▸ **Task brief**
Please print all of the material below, word for word.

►

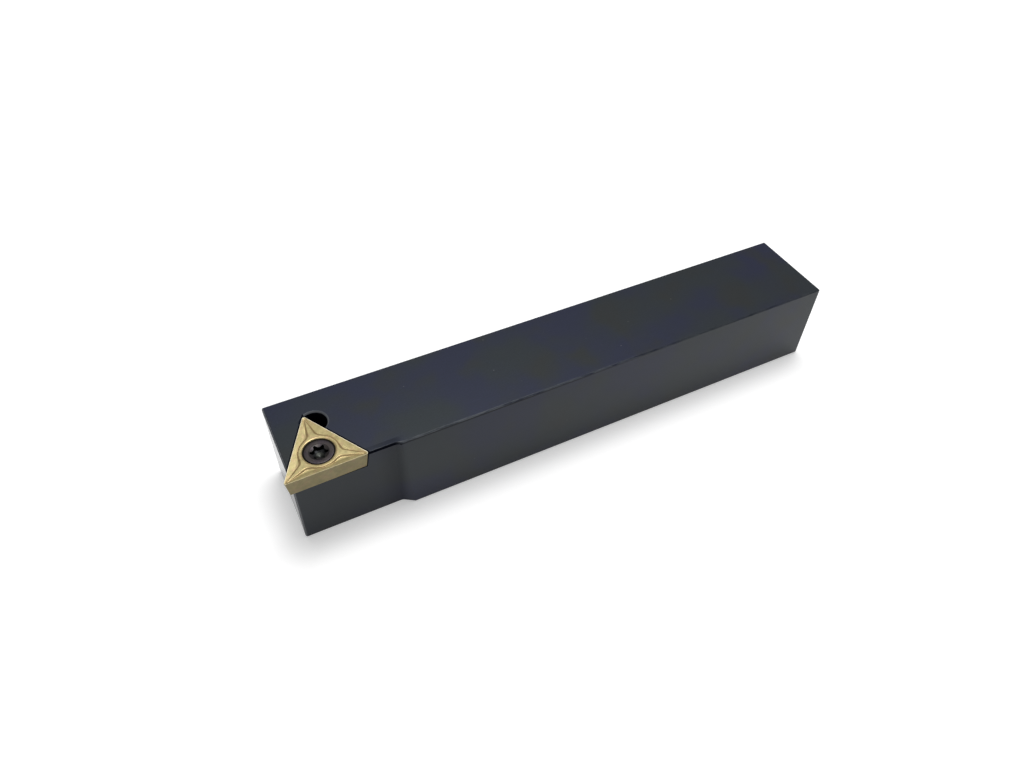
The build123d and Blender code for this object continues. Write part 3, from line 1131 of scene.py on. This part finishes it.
@dataclass
class ScrewHead:
    """The countersunk head with its six-lobe socket, and the core that the thread runs on."""

    head: float = 2.875
    rim: float = 0.18
    rim_break: float = 0.02
    chamfer_steps: int = 4
    chamfer: float = 0.12
    cone: float = 30.0
    neck: float = 1.95
    neck_length: float = 0.25
    neck_relief: float = 0.28
    relief_at: float = 0.6
    core: float = 1.45
    core_at: float = 3.65
    lead: float = 1.9
    lead_depth: float = 0.2
    lead_break: float = 0.03
    lead_start: float = 0.1
    lead_shares: tuple[float, ...] = (0.6, 0.97)
    wall_shares: tuple[float, ...] = (0.4, 0.8)
    lobe: float = 1.675
    waist: float = 1.2
    rib: float = 0.75
    lobe_round: float = 0.12
    turn: float = -14.0
    depth: float = 1.1
    floor_break: float = 0.06
    point: float = 65.0
    relief_end: float = 3.35
    core_end: float = 8.6
    end_point: tuple[float, float] = (0.0725, 8.7)
    points: int = 216

    def place(self) -> Vector:
        """The middle of the screw's top, in metres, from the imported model."""
        low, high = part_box("clamp_screw")
        return Vector(((low.x + high.x) / 2, (low.y + high.y) / 2, high.z))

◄

▸ **Task output**
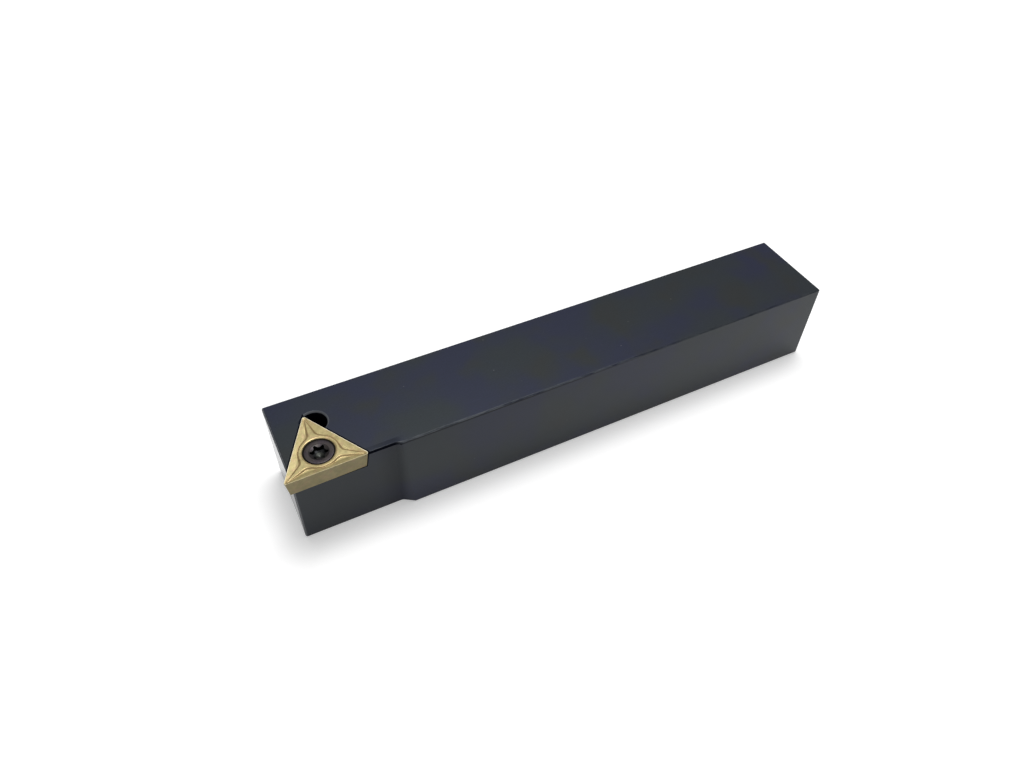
The build123d and Blender code for this object continues. Write part 3, from line 1131 of scene.py on. This part finishes it.
@dataclass
class ScrewHead:
    """The countersunk head with its six-lobe socket, and the core that the thread runs on."""

    head: float = 2.875
    rim: float = 0.18
    rim_break: float = 0.02
    chamfer_steps: int = 4
    chamfer: float = 0.12
    cone: float = 30.0
    neck: float = 1.95
    neck_length: float = 0.25
    neck_relief: float = 0.28
    relief_at: float = 0.6
    core: float = 1.45
    core_at: float = 3.65
    lead: float = 1.9
    lead_depth: float = 0.2
    lead_break: float = 0.03
    lead_start: float = 0.1
    lead_shares: tuple[float, ...] = (0.6, 0.97)
    wall_shares: tuple[float, ...] = (0.4, 0.8)
    lobe: float = 1.675
    waist: float = 1.2
    rib: float = 0.75
    lobe_round: float = 0.12
    turn: float = -14.0
    depth: float = 1.1
    floor_break: float = 0.06
    point: float = 65.0
    relief_end: float = 3.35
    core_end: float = 8.6
    end_point: tuple[float, float] = (0.0725, 8.7)
    points: int = 216

    def place(self) -> Vector:
        """The middle of the screw's top, in metres, from the imported model."""
        low, high = part_box("clamp_screw")
        return Vector(((low.x + high.x) / 2, (low.y + high.y) / 2, high.z))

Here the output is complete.